> _EXERCISE PROMPT_
Copy out all of the material exactly.

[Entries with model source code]

************

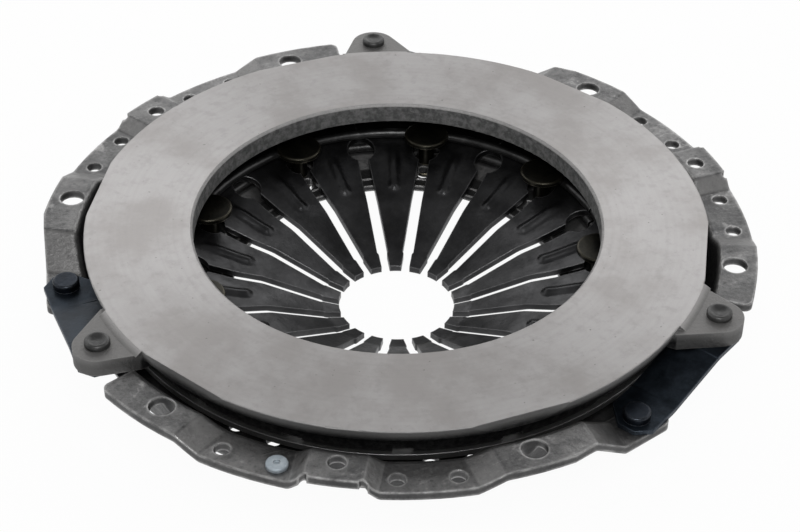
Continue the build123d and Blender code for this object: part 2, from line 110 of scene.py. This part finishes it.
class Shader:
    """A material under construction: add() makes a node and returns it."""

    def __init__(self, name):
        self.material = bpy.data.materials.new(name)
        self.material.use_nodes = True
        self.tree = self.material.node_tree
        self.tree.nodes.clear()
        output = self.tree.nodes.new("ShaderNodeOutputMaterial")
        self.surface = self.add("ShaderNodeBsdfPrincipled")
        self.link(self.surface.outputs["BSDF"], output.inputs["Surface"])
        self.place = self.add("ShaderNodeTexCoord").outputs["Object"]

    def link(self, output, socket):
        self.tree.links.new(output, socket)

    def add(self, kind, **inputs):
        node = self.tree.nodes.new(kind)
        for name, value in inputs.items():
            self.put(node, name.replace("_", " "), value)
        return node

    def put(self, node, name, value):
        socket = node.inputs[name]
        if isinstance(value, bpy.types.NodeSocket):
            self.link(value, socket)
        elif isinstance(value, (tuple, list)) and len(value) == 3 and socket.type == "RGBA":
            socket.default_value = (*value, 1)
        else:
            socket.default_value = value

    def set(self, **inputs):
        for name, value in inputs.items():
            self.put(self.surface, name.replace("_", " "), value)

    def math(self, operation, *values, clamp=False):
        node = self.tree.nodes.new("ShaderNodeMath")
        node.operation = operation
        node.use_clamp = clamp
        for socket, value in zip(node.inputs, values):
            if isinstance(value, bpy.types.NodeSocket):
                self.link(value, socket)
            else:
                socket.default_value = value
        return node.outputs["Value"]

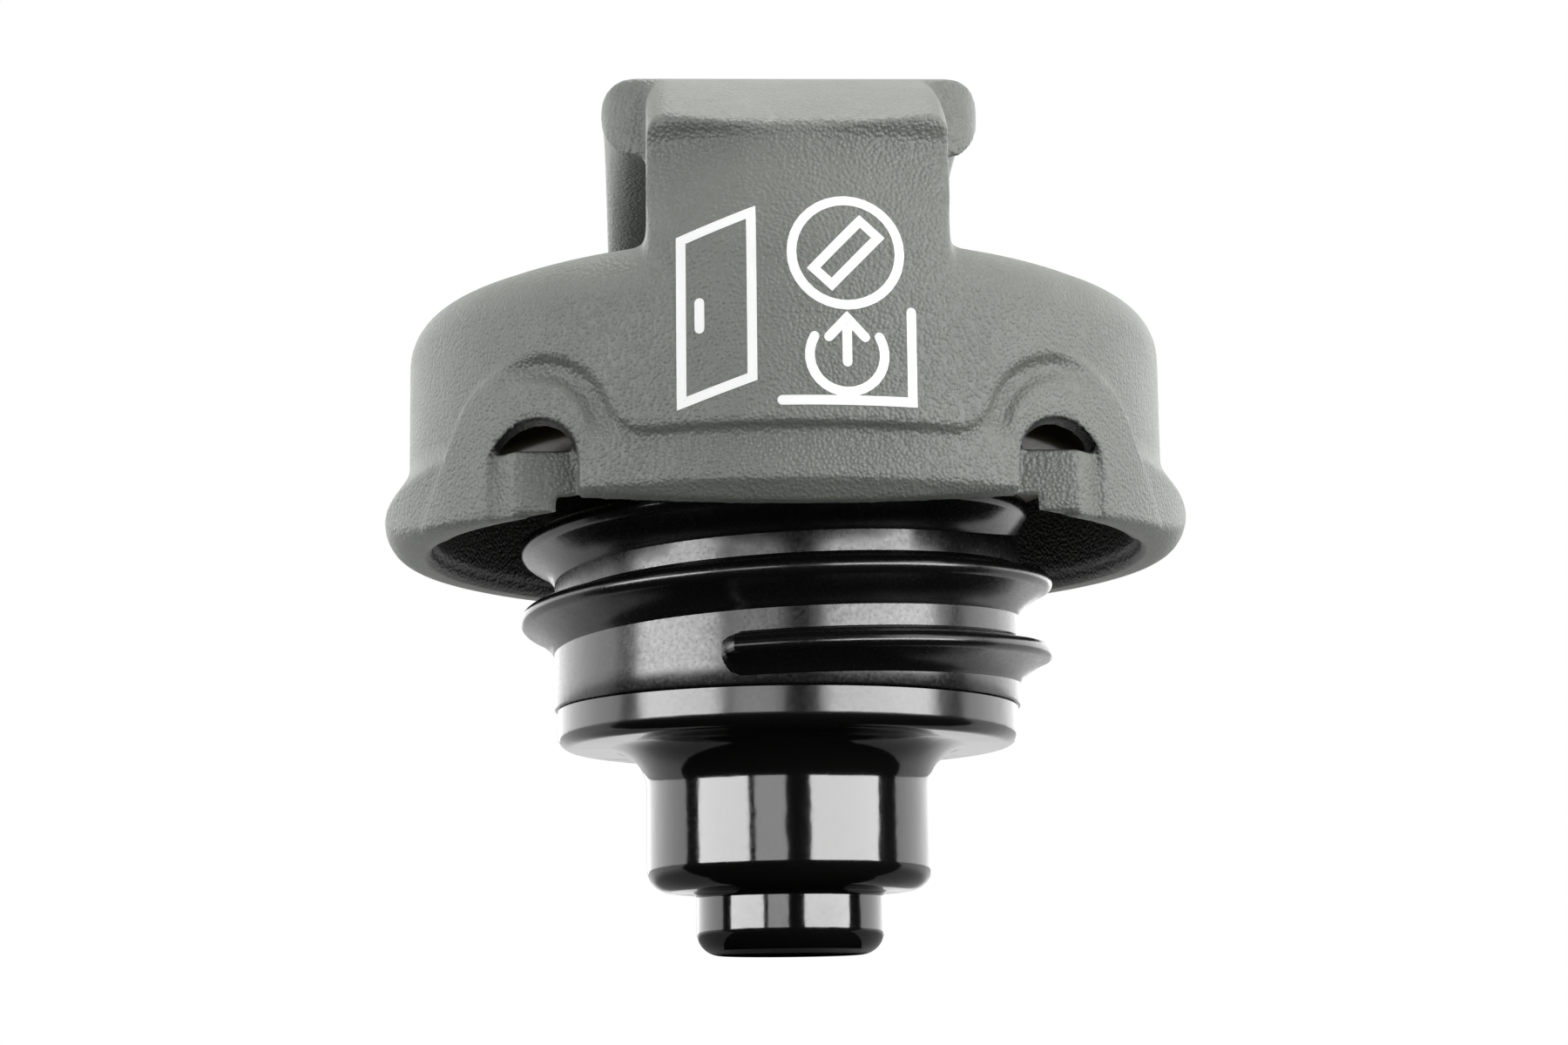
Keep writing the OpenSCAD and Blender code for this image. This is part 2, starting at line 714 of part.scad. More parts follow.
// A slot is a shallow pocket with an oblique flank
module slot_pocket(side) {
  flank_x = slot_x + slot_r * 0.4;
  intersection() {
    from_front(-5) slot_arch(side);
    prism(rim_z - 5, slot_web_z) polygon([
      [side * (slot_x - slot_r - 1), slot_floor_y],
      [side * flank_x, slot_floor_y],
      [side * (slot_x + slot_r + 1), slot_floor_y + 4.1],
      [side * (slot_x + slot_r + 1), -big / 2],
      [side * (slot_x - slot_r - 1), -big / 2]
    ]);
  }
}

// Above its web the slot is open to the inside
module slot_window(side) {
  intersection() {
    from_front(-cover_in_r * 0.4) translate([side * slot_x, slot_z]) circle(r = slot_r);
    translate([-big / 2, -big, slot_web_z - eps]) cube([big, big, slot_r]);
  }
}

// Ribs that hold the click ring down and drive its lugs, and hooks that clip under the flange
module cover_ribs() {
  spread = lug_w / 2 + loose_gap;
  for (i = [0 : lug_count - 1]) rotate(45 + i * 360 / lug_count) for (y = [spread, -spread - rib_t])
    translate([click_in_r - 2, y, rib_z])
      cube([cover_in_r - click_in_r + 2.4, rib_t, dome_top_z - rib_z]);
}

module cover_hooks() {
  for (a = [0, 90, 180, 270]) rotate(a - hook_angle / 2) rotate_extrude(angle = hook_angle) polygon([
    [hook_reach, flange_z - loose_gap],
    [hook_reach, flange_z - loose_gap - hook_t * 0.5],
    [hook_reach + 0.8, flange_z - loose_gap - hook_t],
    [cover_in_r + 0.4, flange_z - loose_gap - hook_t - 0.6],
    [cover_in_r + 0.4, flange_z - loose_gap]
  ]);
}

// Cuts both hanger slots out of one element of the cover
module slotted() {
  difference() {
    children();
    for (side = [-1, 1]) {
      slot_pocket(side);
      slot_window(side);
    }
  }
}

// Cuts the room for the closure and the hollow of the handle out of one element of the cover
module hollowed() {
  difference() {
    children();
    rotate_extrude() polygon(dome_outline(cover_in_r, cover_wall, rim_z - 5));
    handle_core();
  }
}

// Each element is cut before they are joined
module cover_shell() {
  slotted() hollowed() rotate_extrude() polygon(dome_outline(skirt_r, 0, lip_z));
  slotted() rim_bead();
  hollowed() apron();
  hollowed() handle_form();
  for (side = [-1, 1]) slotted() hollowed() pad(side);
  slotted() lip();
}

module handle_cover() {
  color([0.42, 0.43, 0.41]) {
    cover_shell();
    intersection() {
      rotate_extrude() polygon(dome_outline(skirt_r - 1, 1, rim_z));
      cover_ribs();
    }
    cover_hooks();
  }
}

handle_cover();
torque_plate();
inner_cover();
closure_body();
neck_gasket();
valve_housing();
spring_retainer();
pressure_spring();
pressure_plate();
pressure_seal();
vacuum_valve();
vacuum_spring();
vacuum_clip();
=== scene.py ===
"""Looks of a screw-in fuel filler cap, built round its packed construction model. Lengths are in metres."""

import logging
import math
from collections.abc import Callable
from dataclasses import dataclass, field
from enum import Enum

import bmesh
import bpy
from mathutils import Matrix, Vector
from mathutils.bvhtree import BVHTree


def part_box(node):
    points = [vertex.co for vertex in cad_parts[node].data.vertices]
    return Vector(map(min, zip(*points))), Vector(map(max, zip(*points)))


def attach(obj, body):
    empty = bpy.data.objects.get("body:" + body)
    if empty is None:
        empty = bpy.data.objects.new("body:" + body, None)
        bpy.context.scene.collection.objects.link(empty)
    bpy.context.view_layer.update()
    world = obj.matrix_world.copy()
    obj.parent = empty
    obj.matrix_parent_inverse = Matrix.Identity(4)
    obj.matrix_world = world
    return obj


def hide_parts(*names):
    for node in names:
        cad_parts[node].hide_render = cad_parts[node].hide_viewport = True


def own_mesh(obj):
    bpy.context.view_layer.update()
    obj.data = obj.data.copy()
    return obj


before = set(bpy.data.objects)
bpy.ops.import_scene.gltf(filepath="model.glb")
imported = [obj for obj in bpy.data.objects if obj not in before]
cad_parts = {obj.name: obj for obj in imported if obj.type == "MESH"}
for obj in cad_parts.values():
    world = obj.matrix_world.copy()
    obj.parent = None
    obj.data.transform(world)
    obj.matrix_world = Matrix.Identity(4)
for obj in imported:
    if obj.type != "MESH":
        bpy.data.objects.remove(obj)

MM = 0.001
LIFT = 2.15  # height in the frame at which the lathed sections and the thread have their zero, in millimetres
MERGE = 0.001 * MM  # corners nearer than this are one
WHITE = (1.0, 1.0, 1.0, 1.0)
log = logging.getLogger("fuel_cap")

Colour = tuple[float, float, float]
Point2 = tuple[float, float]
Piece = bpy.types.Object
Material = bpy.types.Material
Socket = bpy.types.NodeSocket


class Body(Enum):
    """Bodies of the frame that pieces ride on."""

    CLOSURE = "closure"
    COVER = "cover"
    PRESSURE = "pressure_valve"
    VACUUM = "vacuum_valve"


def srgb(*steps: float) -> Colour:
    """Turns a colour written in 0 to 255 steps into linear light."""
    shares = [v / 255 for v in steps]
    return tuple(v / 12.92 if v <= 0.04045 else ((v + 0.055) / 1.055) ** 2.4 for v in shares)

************

> _FINISHED EXERCISE_
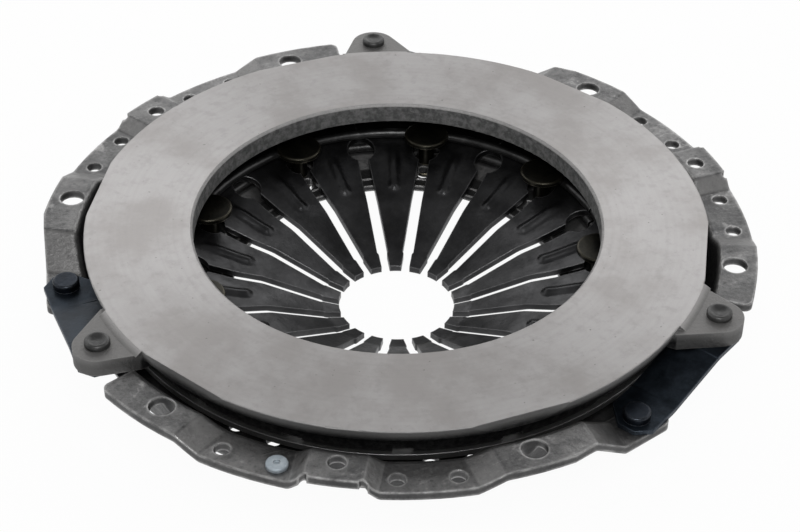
Continue the build123d and Blender code for this object: part 2, from line 110 of scene.py. This part finishes it.
class Shader:
    """A material under construction: add() makes a node and returns it."""

    def __init__(self, name):
        self.material = bpy.data.materials.new(name)
        self.material.use_nodes = True
        self.tree = self.material.node_tree
        self.tree.nodes.clear()
        output = self.tree.nodes.new("ShaderNodeOutputMaterial")
        self.surface = self.add("ShaderNodeBsdfPrincipled")
        self.link(self.surface.outputs["BSDF"], output.inputs["Surface"])
        self.place = self.add("ShaderNodeTexCoord").outputs["Object"]

    def link(self, output, socket):
        self.tree.links.new(output, socket)

    def add(self, kind, **inputs):
        node = self.tree.nodes.new(kind)
        for name, value in inputs.items():
            self.put(node, name.replace("_", " "), value)
        return node

    def put(self, node, name, value):
        socket = node.inputs[name]
        if isinstance(value, bpy.types.NodeSocket):
            self.link(value, socket)
        elif isinstance(value, (tuple, list)) and len(value) == 3 and socket.type == "RGBA":
            socket.default_value = (*value, 1)
        else:
            socket.default_value = value

    def set(self, **inputs):
        for name, value in inputs.items():
            self.put(self.surface, name.replace("_", " "), value)

    def math(self, operation, *values, clamp=False):
        node = self.tree.nodes.new("ShaderNodeMath")
        node.operation = operation
        node.use_clamp = clamp
        for socket, value in zip(node.inputs, values):
            if isinstance(value, bpy.types.NodeSocket):
                self.link(value, socket)
            else:
                socket.default_value = value
        return node.outputs["Value"]

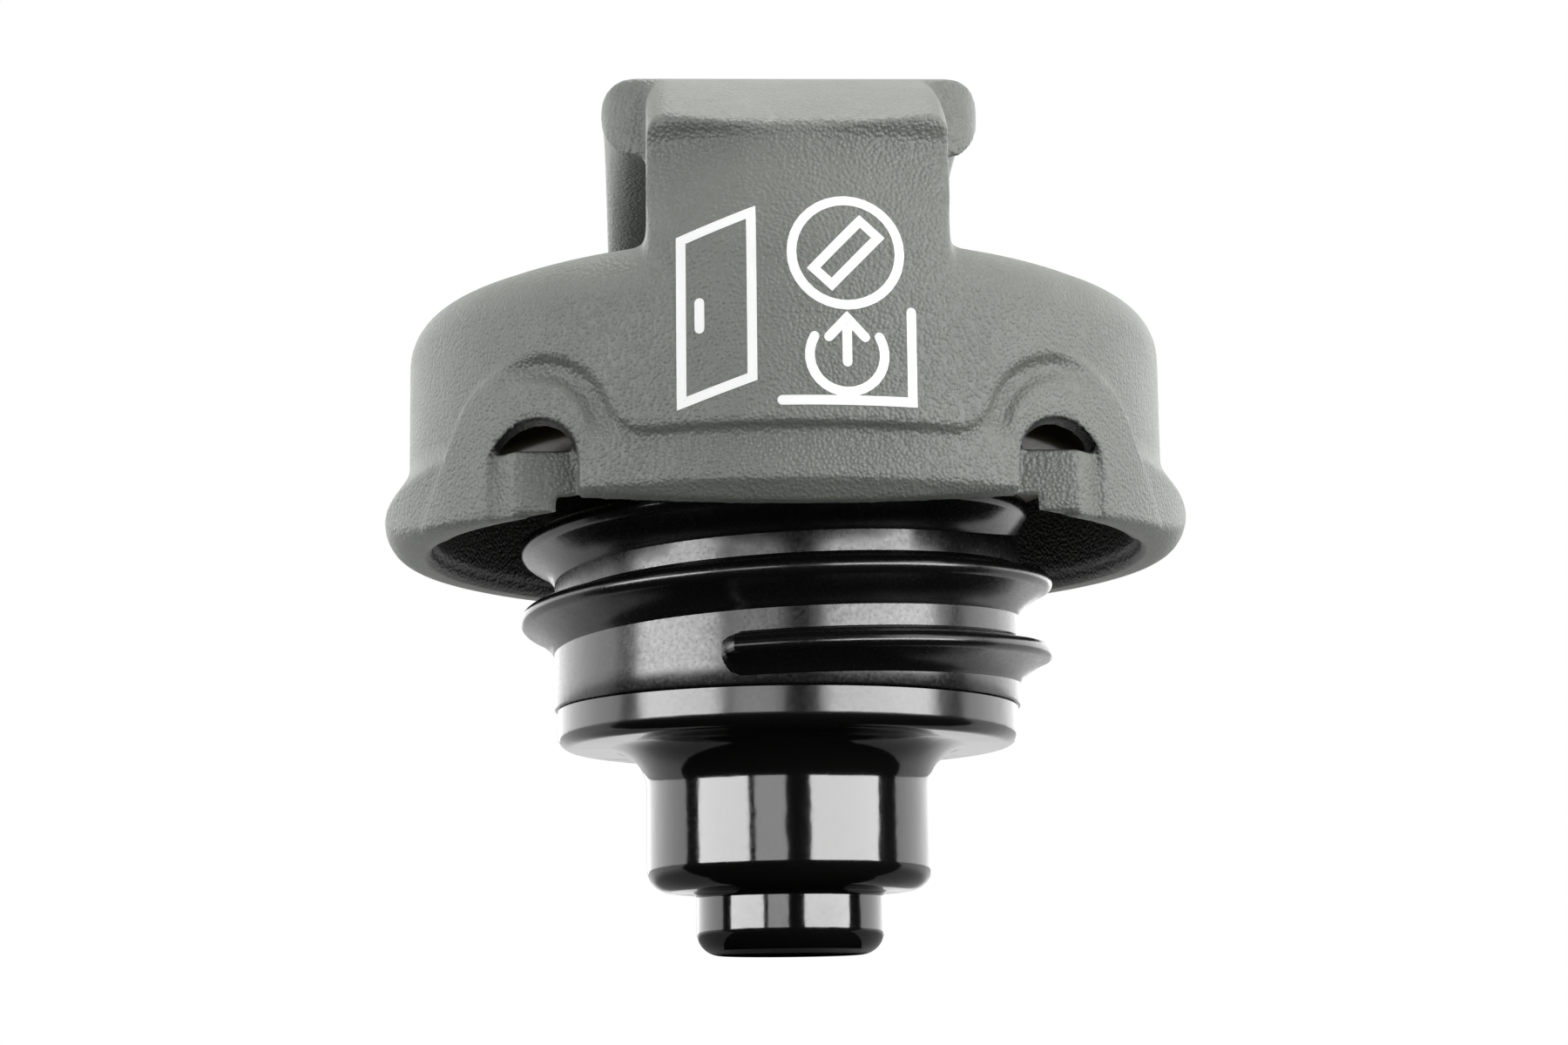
Keep writing the OpenSCAD and Blender code for this image. This is part 2, starting at line 714 of part.scad. More parts follow.
// A slot is a shallow pocket with an oblique flank
module slot_pocket(side) {
  flank_x = slot_x + slot_r * 0.4;
  intersection() {
    from_front(-5) slot_arch(side);
    prism(rim_z - 5, slot_web_z) polygon([
      [side * (slot_x - slot_r - 1), slot_floor_y],
      [side * flank_x, slot_floor_y],
      [side * (slot_x + slot_r + 1), slot_floor_y + 4.1],
      [side * (slot_x + slot_r + 1), -big / 2],
      [side * (slot_x - slot_r - 1), -big / 2]
    ]);
  }
}

// Above its web the slot is open to the inside
module slot_window(side) {
  intersection() {
    from_front(-cover_in_r * 0.4) translate([side * slot_x, slot_z]) circle(r = slot_r);
    translate([-big / 2, -big, slot_web_z - eps]) cube([big, big, slot_r]);
  }
}

// Ribs that hold the click ring down and drive its lugs, and hooks that clip under the flange
module cover_ribs() {
  spread = lug_w / 2 + loose_gap;
  for (i = [0 : lug_count - 1]) rotate(45 + i * 360 / lug_count) for (y = [spread, -spread - rib_t])
    translate([click_in_r - 2, y, rib_z])
      cube([cover_in_r - click_in_r + 2.4, rib_t, dome_top_z - rib_z]);
}

module cover_hooks() {
  for (a = [0, 90, 180, 270]) rotate(a - hook_angle / 2) rotate_extrude(angle = hook_angle) polygon([
    [hook_reach, flange_z - loose_gap],
    [hook_reach, flange_z - loose_gap - hook_t * 0.5],
    [hook_reach + 0.8, flange_z - loose_gap - hook_t],
    [cover_in_r + 0.4, flange_z - loose_gap - hook_t - 0.6],
    [cover_in_r + 0.4, flange_z - loose_gap]
  ]);
}

// Cuts both hanger slots out of one element of the cover
module slotted() {
  difference() {
    children();
    for (side = [-1, 1]) {
      slot_pocket(side);
      slot_window(side);
    }
  }
}

// Cuts the room for the closure and the hollow of the handle out of one element of the cover
module hollowed() {
  difference() {
    children();
    rotate_extrude() polygon(dome_outline(cover_in_r, cover_wall, rim_z - 5));
    handle_core();
  }
}

// Each element is cut before they are joined
module cover_shell() {
  slotted() hollowed() rotate_extrude() polygon(dome_outline(skirt_r, 0, lip_z));
  slotted() rim_bead();
  hollowed() apron();
  hollowed() handle_form();
  for (side = [-1, 1]) slotted() hollowed() pad(side);
  slotted() lip();
}

module handle_cover() {
  color([0.42, 0.43, 0.41]) {
    cover_shell();
    intersection() {
      rotate_extrude() polygon(dome_outline(skirt_r - 1, 1, rim_z));
      cover_ribs();
    }
    cover_hooks();
  }
}

handle_cover();
torque_plate();
inner_cover();
closure_body();
neck_gasket();
valve_housing();
spring_retainer();
pressure_spring();
pressure_plate();
pressure_seal();
vacuum_valve();
vacuum_spring();
vacuum_clip();
=== scene.py ===
"""Looks of a screw-in fuel filler cap, built round its packed construction model. Lengths are in metres."""

import logging
import math
from collections.abc import Callable
from dataclasses import dataclass, field
from enum import Enum

import bmesh
import bpy
from mathutils import Matrix, Vector
from mathutils.bvhtree import BVHTree


def part_box(node):
    points = [vertex.co for vertex in cad_parts[node].data.vertices]
    return Vector(map(min, zip(*points))), Vector(map(max, zip(*points)))


def attach(obj, body):
    empty = bpy.data.objects.get("body:" + body)
    if empty is None:
        empty = bpy.data.objects.new("body:" + body, None)
        bpy.context.scene.collection.objects.link(empty)
    bpy.context.view_layer.update()
    world = obj.matrix_world.copy()
    obj.parent = empty
    obj.matrix_parent_inverse = Matrix.Identity(4)
    obj.matrix_world = world
    return obj


def hide_parts(*names):
    for node in names:
        cad_parts[node].hide_render = cad_parts[node].hide_viewport = True


def own_mesh(obj):
    bpy.context.view_layer.update()
    obj.data = obj.data.copy()
    return obj


before = set(bpy.data.objects)
bpy.ops.import_scene.gltf(filepath="model.glb")
imported = [obj for obj in bpy.data.objects if obj not in before]
cad_parts = {obj.name: obj for obj in imported if obj.type == "MESH"}
for obj in cad_parts.values():
    world = obj.matrix_world.copy()
    obj.parent = None
    obj.data.transform(world)
    obj.matrix_world = Matrix.Identity(4)
for obj in imported:
    if obj.type != "MESH":
        bpy.data.objects.remove(obj)

MM = 0.001
LIFT = 2.15  # height in the frame at which the lathed sections and the thread have their zero, in millimetres
MERGE = 0.001 * MM  # corners nearer than this are one
WHITE = (1.0, 1.0, 1.0, 1.0)
log = logging.getLogger("fuel_cap")

Colour = tuple[float, float, float]
Point2 = tuple[float, float]
Piece = bpy.types.Object
Material = bpy.types.Material
Socket = bpy.types.NodeSocket


class Body(Enum):
    """Bodies of the frame that pieces ride on."""

    CLOSURE = "closure"
    COVER = "cover"
    PRESSURE = "pressure_valve"
    VACUUM = "vacuum_valve"


def srgb(*steps: float) -> Colour:
    """Turns a colour written in 0 to 255 steps into linear light."""
    shares = [v / 255 for v in steps]
    return tuple(v / 12.92 if v <= 0.04045 else ((v + 0.055) / 1.055) ** 2.4 for v in shares)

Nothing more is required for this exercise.